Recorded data
start
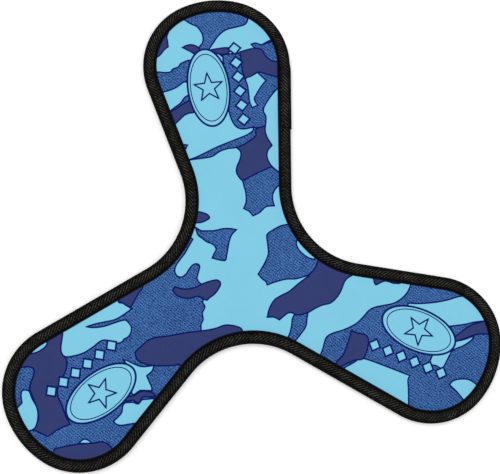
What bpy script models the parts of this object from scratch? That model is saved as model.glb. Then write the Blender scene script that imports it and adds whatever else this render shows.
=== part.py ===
"""Soft three-arm boomerang, lying flat: a foam laminate with a woven tape folded round its edge.

Frame: metres, +Z up. The origin is the hub centre, on the face that it rests on, and one arm points
along +Y. Layers from the rest face up: rear jersey, rear sponge, foam core, front sponge, front jersey.
"""

import bisect
import math

import bmesh
import bpy
from mathutils import Vector

MM = 0.001

# Outline: equal arms, each with a squarish round tip, joined to its neighbours by round crotches.
ARMS = 3
ARM_STEP = math.tau / ARMS
FIRST_ARM = math.radians(90)
TIP_CORNER_RADIUS = 39.7 * MM
TIP_CORNER_REACH = 124.3 * MM  # from the hub centre, along the arm
TIP_CORNER_OFFSET = 4.8 * MM  # to each side of the arm's line
TIP_CAP_REACH = 109.8 * MM  # centre of the wide arc that closes the tip
CROTCH_RADIUS = 47.2 * MM
CROTCH_REACH = 91.6 * MM
CROTCH_TURN = math.radians(-3.8)  # every crotch lies this far round, so the arms trail like a pinwheel
CHORD_ERROR = 0.28 * MM

# Laminate: thickness of each layer in the open field. The foam is pinched under the binding.
JERSEY = 0.4 * MM
SPONGE = 1.5 * MM
CORE = 4.0 * MM
GLUE_LINE = 0.05 * MM
PINCH = 0.51
PINCHED_TO = 8.0 * MM  # inset from the edge: pinched flat as far as this
FULL_FROM = 17.0 * MM  # inset from which every layer has its full thickness
RIM_INSETS = {"jersey": 1.8 * MM, "sponge": 1.1 * MM, "sheet": 0.8 * MM}

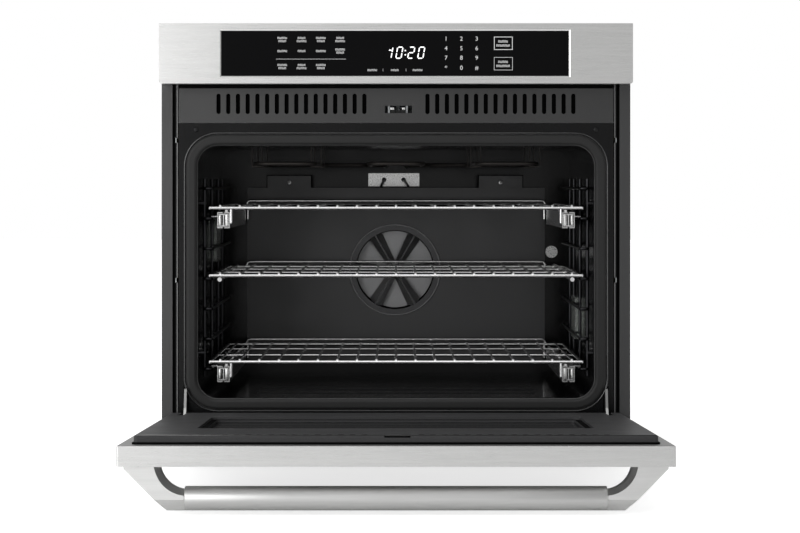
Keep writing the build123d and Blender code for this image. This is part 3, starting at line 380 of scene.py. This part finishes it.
blowerMoulding = plainMetal("blackNylonMoulding", "1c1c1c", 0.5, metallic=0.0)
displayModule = plainMetal("darkDisplayModule", "131313", 0.25, metallic=0.0)
gasketBraid = braidedGlassFibre()
woolFill = mineralWool()
controlGlass = glass("blackControlGlass", "020203", 0.05, 0.0, gloss=0.12)
doorGlass = glass("heatReflectingGlass", "3b4042", 0.02, 1.0)
windowGlass = glass("blackWindowGlass", "060707", 0.04, 0.1, gloss=0.3)
lampGlass = glass("pressedLampGlass", "eef3ee", 0.12, 0.75)
bulbGlass = glass("frostedBulbGlass", "f7f3ea", 0.4, 0.6)
board = circuitBoard()
floor.data.materials.append(paleFloorPaint())

slotFinish = {
    "galvanised_sheet": zincSheet, "brushed_stainless": brushedStainless, "handle_steel": tubeStainless,
    "bracket_steel": castStainless, "frame_enamel": frameEnamel, "fascia_paint": fasciaPaint,
    "trim_paint": trimPaint, "cavity_enamel": cavityEnamel, "baffle_enamel": baffleEnamel,
    "liner_enamel": linerEnamel, "gasket_braid": gasketBraid, "mineral_wool": woolFill,
    "element_sheath": elementSheath, "bright_steel": brightSteel, "screw_steel": screwSteel,
    "motor_steel": motorSteel, "sensor_black": sensorOxide, "lamp_glass": lampGlass, "bulb_glass": bulbGlass,
    "rack_chrome": rackChrome, "ladder_wire": ladderChrome, "slide_steel": slideSteel,
    "control_glass": controlGlass, "circuit_board": board, "display_unit": displayModule,
    "door_glass": doorGlass, "outer_glass": windowGlass, "fan_steel": fanSteel, "blower_plastic": blowerMoulding,
}
sideFinish = lippedPanel()
ownFinish = {"fan_wheel": wheelSteel, "latch_bolt": sensorOxide, "inner_panes": windowGlass,
             "hinge_arms": hingeSteel, "side_panel_left": sideFinish, "side_panel_right": sideFinish}
for part in frame["record"]["subparts"]:
    cad = nodes[part["node"]]
    cad.data.materials.clear()
    cad.data.materials.append(ownFinish.get(part["node"], slotFinish[part["material_slot"]]))
print("CAD nodes finished")


def finishPiece(name, mesh, body, material, replaced=(), smooth=False, place=None):
    if place is not None:
        bmesh.ops.transform(mesh, matrix=place, verts=mesh.verts)
    bmesh.ops.recalc_face_normals(mesh, faces=mesh.faces)
    for face in mesh.faces:
        face.smooth = smooth
    data = bpy.data.meshes.new(name)
    mesh.to_mesh(data)
    mesh.free()
    data.materials.append(material)
    if smooth:
        data.set_sharp_from_angle(angle=math.radians(35))
    piece = bpy.data.objects.new(name, data)
    bpy.context.scene.collection.objects.link(piece)
    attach(piece, body)
    if replaced:
        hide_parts(*replaced)
    return piece


def addBlock(mesh, xRange, yRange, zRange):
    # closed block between three pairs of millimetres
    size = [mm(high - low) for low, high in (xRange, yRange, zRange)]
    centre = [mm((high + low) / 2) for low, high in (xRange, yRange, zRange)]
    bmesh.ops.create_cube(mesh, size=1, matrix=Matrix.Translation(centre) @ Matrix.Diagonal((*size, 1)))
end
**Exercise brief:** Starting with the line that contains "Keep writing the", repeat each line exactly, and stop once the line that contains "floor.data.materials.append(paleFloorPaint())" has been repeated.

**Reply:**
Keep writing the build123d and Blender code for this image. This is part 3, starting at line 380 of scene.py. This part finishes it.
blowerMoulding = plainMetal("blackNylonMoulding", "1c1c1c", 0.5, metallic=0.0)
displayModule = plainMetal("darkDisplayModule", "131313", 0.25, metallic=0.0)
gasketBraid = braidedGlassFibre()
woolFill = mineralWool()
controlGlass = glass("blackControlGlass", "020203", 0.05, 0.0, gloss=0.12)
doorGlass = glass("heatReflectingGlass", "3b4042", 0.02, 1.0)
windowGlass = glass("blackWindowGlass", "060707", 0.04, 0.1, gloss=0.3)
lampGlass = glass("pressedLampGlass", "eef3ee", 0.12, 0.75)
bulbGlass = glass("frostedBulbGlass", "f7f3ea", 0.4, 0.6)
board = circuitBoard()
floor.data.materials.append(paleFloorPaint())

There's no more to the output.